====== INFORMATION SUPPLIED ======

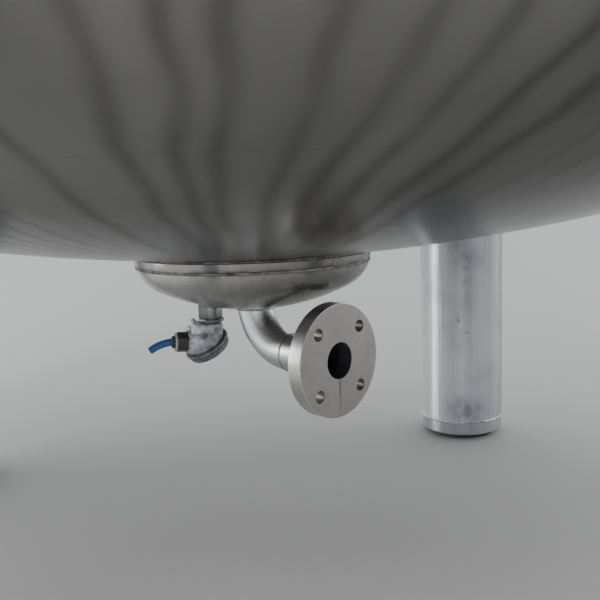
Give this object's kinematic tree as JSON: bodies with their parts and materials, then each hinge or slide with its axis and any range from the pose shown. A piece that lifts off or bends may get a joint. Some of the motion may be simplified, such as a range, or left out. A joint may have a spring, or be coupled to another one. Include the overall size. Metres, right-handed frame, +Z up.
{
  "type": "vertical storage tank",
  "caption": "Upright stainless steel storage tank with dished ends, round manway, bottom sump with flanged outlet bend and temperature probe, on four tube legs.",
  "frame": {"origin": "on the ground, under the tank's axis", "axes": "+Z up along the tank's axis, -Y the way the bottom outlet flange faces"},
  "size_m": [1.4, 1.4, 3.1545],
  "materials": {
    "polished_steel": "satin polished, water marked",
    "shell_steel": "satin brushed",
    "leg_steel": "brushed along its length",
    "pipe_steel": "satin",
    "flange_steel": "matt turned",
    "fitting_steel": "satin",
    "cast_aluminium": "cast, painted grey",
    "black_plastic": "moulded",
    "blue_cable": "smooth jacket",
    "dark_rubber": "matt"
  },
  "bodies": {
    "root": {"bottom_head": "polished_steel", "shell_lower": "shell_steel", "shell_upper": "shell_steel", "top_head": "shell_steel", "sump": "polished_steel", "outlet_bend": "pipe_steel", "outlet_flange": "flange_steel", "probe_neck": "pipe_steel", "probe_head": "cast_aluminium", "probe_cap": "cast_aluminium", "cable_gland": "black_plastic", "probe_cable": "blue_cable", "leg_pad_1": "leg_steel", "leg_tube_1": "leg_steel", "leg_cap_1": "leg_steel", "foot_pad_1": "dark_rubber", "leg_pad_2": "leg_steel", "leg_tube_2": "leg_steel", "leg_cap_2": "leg_steel", "foot_pad_2": "dark_rubber", "leg_pad_3": "leg_steel", "leg_tube_3": "leg_steel", "leg_cap_3": "leg_steel", "foot_pad_3": "dark_rubber", "leg_pad_4": "leg_steel", "leg_tube_4": "leg_steel", "leg_cap_4": "leg_steel", "foot_pad_4": "dark_rubber", "manway_neck": "fitting_steel", "manway_gasket": "dark_rubber", "manway_cover": "fitting_steel", "bolt_fork_1": "fitting_steel", "swing_bolt_1": "fitting_steel", "bolt_fork_2": "fitting_steel", "swing_bolt_2": "fitting_steel", "bolt_fork_3": "fitting_steel", "swing_bolt_3": "fitting_steel", "manway_hinge": "fitting_steel", "vent_pipe": "pipe_steel", "inlet_pipe": "pipe_steel", "inlet_flange": "flange_steel", "lifting_lug_1": "fitting_steel", "lifting_lug_2": "fitting_steel", "plate_bracket": "fitting_steel", "name_plate": "fitting_steel"}
  },
  "joints": []
}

======

__GIVEN REQUEST__
Print back all the lines verbatim.

__OUTPUT OF THE EXERCISE__
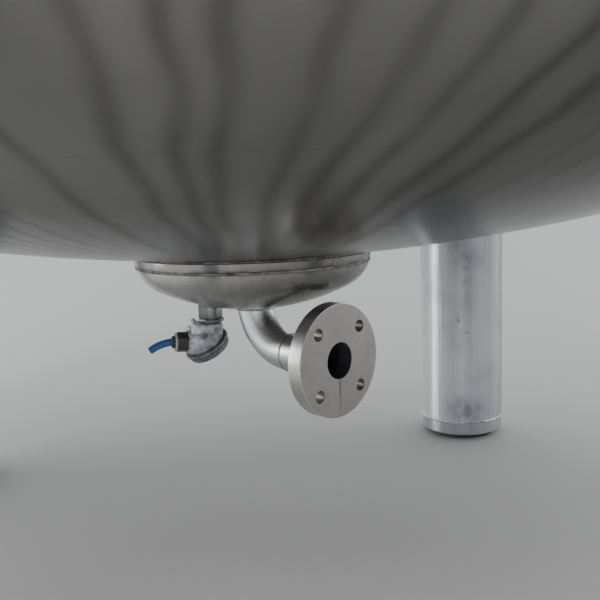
Give this object's kinematic tree as JSON: bodies with their parts and materials, then each hinge or slide with its axis and any range from the pose shown. A piece that lifts off or bends may get a joint. Some of the motion may be simplified, such as a range, or left out. A joint may have a spring, or be coupled to another one. Include the overall size. Metres, right-handed frame, +Z up.
{
  "type": "vertical storage tank",
  "caption": "Upright stainless steel storage tank with dished ends, round manway, bottom sump with flanged outlet bend and temperature probe, on four tube legs.",
  "frame": {"origin": "on the ground, under the tank's axis", "axes": "+Z up along the tank's axis, -Y the way the bottom outlet flange faces"},
  "size_m": [1.4, 1.4, 3.1545],
  "materials": {
    "polished_steel": "satin polished, water marked",
    "shell_steel": "satin brushed",
    "leg_steel": "brushed along its length",
    "pipe_steel": "satin",
    "flange_steel": "matt turned",
    "fitting_steel": "satin",
    "cast_aluminium": "cast, painted grey",
    "black_plastic": "moulded",
    "blue_cable": "smooth jacket",
    "dark_rubber": "matt"
  },
  "bodies": {
    "root": {"bottom_head": "polished_steel", "shell_lower": "shell_steel", "shell_upper": "shell_steel", "top_head": "shell_steel", "sump": "polished_steel", "outlet_bend": "pipe_steel", "outlet_flange": "flange_steel", "probe_neck": "pipe_steel", "probe_head": "cast_aluminium", "probe_cap": "cast_aluminium", "cable_gland": "black_plastic", "probe_cable": "blue_cable", "leg_pad_1": "leg_steel", "leg_tube_1": "leg_steel", "leg_cap_1": "leg_steel", "foot_pad_1": "dark_rubber", "leg_pad_2": "leg_steel", "leg_tube_2": "leg_steel", "leg_cap_2": "leg_steel", "foot_pad_2": "dark_rubber", "leg_pad_3": "leg_steel", "leg_tube_3": "leg_steel", "leg_cap_3": "leg_steel", "foot_pad_3": "dark_rubber", "leg_pad_4": "leg_steel", "leg_tube_4": "leg_steel", "leg_cap_4": "leg_steel", "foot_pad_4": "dark_rubber", "manway_neck": "fitting_steel", "manway_gasket": "dark_rubber", "manway_cover": "fitting_steel", "bolt_fork_1": "fitting_steel", "swing_bolt_1": "fitting_steel", "bolt_fork_2": "fitting_steel", "swing_bolt_2": "fitting_steel", "bolt_fork_3": "fitting_steel", "swing_bolt_3": "fitting_steel", "manway_hinge": "fitting_steel", "vent_pipe": "pipe_steel", "inlet_pipe": "pipe_steel", "inlet_flange": "flange_steel", "lifting_lug_1": "fitting_steel", "lifting_lug_2": "fitting_steel", "plate_bracket": "fitting_steel", "name_plate": "fitting_steel"}
  },
  "joints": []
}